The Financial Times has written a thoughtful piece about corporate blogging – when the FT starts writing about blogging, you just know it is time to take it seriously!
In their piece, the FT is mainly giving another list of what not to do’s (along with illustrative examples) but they also say
The advent of blogging is starting to make companies think about how they will be expected to engage their customers and employees in two-way conversations in real time – whether they like it or not.
No one is sure how blogging will change the corporate communications business, but there is a view that companies should get involved – and now.
This is a valuable vindication of my harping on at business people to blog for some time now! And they hit on the heart of the matter for many businesses when they say
blogging is transforming the way companies communicate and, for a customer, direct contact with an employee is so much more preferable than dealing with a huge faceless corporate behemoth. Robert Scoble, a Microsoft marketing executive specifically hired to blog about the company, has emerged as one of the blogosphere’s most popular citizens because he pulls no punches when it comes to his employer.
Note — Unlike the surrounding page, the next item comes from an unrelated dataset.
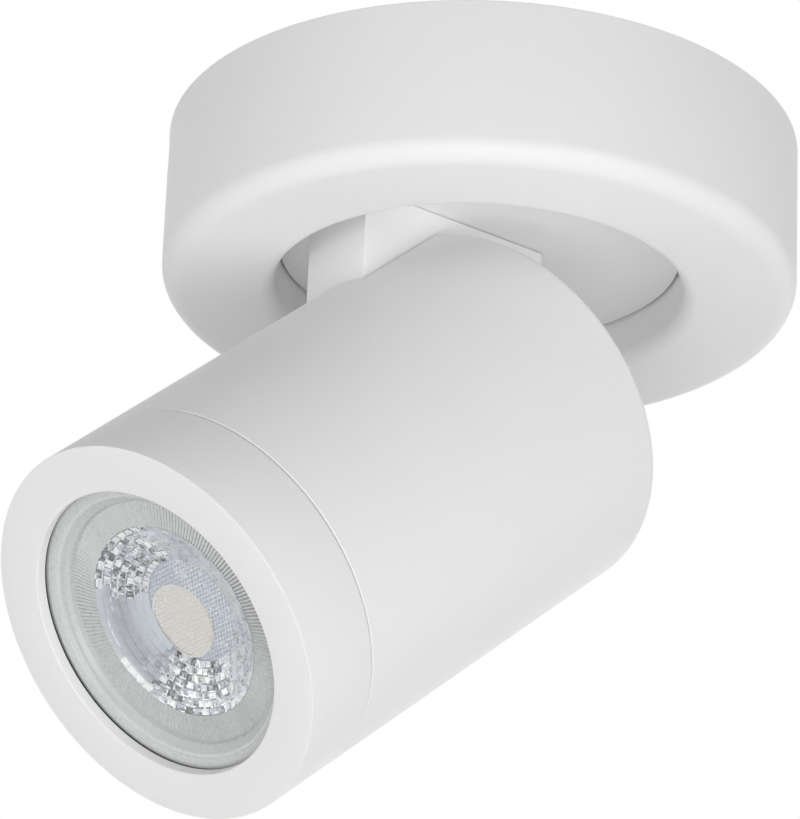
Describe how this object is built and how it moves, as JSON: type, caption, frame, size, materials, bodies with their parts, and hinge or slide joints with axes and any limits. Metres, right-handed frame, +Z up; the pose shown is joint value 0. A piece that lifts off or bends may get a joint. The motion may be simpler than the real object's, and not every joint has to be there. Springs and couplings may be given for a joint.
{
  "type": "ceiling spotlight",
  "caption": "Round surface mounted ceiling base with a recessed swivel disc and a slotted cylindrical lamp head that tilts on a flat arm, with a screw-on bezel ring.",
  "frame": {"origin": "middle of the base's face on the ceiling", "axes": "+Z up into the ceiling, the head points to -Y and down, the tilt hinge lies along X"},
  "size_m": [0.1, 0.127, 0.121],
  "materials": {
    "painted_white": "satin powder coat",
    "zinc_steel": "zinc plated",
    "brass": "bare",
    "terminal_plastic": "matte",
    "nylon": "matte",
    "fibre": "matte",
    "ceramic": "glazed ceramic",
    "black_rubber": "matte silicone",
    "lamp_body": "glossy",
    "clear_lens": "clear moulded polycarbonate",
    "board_aluminium": "white coated",
    "chip": "phosphor yellow",
    "board_green": "solder mask"
  },
  "bodies": {
    "base": {"base_cover": "painted_white", "mounting_bracket": "zinc_steel", "cover_screws": "painted_white", "terminal_block": "terminal_plastic", "terminal_clamps": "brass", "terminal_screws": "zinc_steel", "terminal_fixing_screws": "zinc_steel", "earth_screw": "brass", "earth_washer": "zinc_steel", "stop_pin": "zinc_steel"},
    "swivel": {"swivel_disc": "painted_white", "arm_screws": "zinc_steel", "hollow_bolt": "zinc_steel", "friction_washer": "nylon", "swivel_washer": "zinc_steel", "swivel_spring_washer": "zinc_steel", "swivel_nut": "zinc_steel", "tilt_arm": "painted_white"},
    "head": {"head_can": "painted_white", "pivot_bracket_left": "zinc_steel", "pivot_bracket_right": "zinc_steel", "bracket_screws": "zinc_steel", "pivot_screw": "zinc_steel", "pivot_friction_washers": "fibre", "pivot_spring_washer": "zinc_steel", "pivot_nut": "zinc_steel", "holder_strap": "zinc_steel", "strap_screws": "zinc_steel", "lampholder": "ceramic", "holder_screws": "zinc_steel", "holder_contacts": "brass"},
    "bezel_slide": {"bezel_gasket": "black_rubber"},
    "bezel": {"bezel_ring": "painted_white"},
    "lamp": {"lamp_housing": "lamp_body", "lamp_pins": "brass", "lamp_lens": "clear_lens", "lamp_board": "board_aluminium", "lamp_chip": "chip", "driver_board": "board_green"}
  },
  "joints": [
    {"name": "swivel", "type": "hinge", "parent": "base", "child": "swivel", "pos_m": [0, 0, 0], "axis": [0, 0, 1], "range_deg": [-170, 170]},
    {"name": "tilt", "type": "hinge", "parent": "swivel", "child": "head", "pos_m": [0, 0, -0.0484], "axis": [1, 0, 0], "range_deg": [0, 48.8]},
    {"name": "bezel_travel", "type": "slide", "parent": "head", "child": "bezel_slide", "axis": [0, -0.7524, -0.6587], "range_m": [0, 0.0075]},
    {"name": "bezel_turn", "type": "hinge", "parent": "bezel_slide", "child": "bezel", "pos_m": [0, 0, -0.0484], "axis": [0, -0.7524, -0.6587], "range_deg": [0, 1800]},
    {"name": "lamp_twist", "type": "hinge", "parent": "head", "child": "lamp", "pos_m": [0, 0, -0.0484], "axis": [0, -0.7524, -0.6587], "range_deg": [0, 22]}
  ],
  "couplings": [
    {"joint": "bezel_travel", "follows": "bezel_turn", "m_per_rad": 0.00023873}
  ]
}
He argues that Microsoft’s tolerance of employee blogs – some of which are quite critical of the company – has helped shift perceptions of the software giant from strongly negative to surprisingly positive.
And if blogging can help Microsoft soften its image, imagine what it could do for any other company.
And finally, the most telling comment of all in the article –
the corporate blogosphere remains uncharted territory as executives, public relations staff and legal experts are just beginning to work out how they might harness the potential of web logs without putting themselves or their companies at risk
This is especially true in Ireland where blogs and particularly business blogs are still virtually non-existent – the lack of personal blogs is partly explained by the high price of broadband here but the lack of business blogs appears to be mainly due to fear and inertia.
The Financial Times article referred to above has gone subscription only since I wrote this article – if anyone could send me the full text of the article, I would be obliged!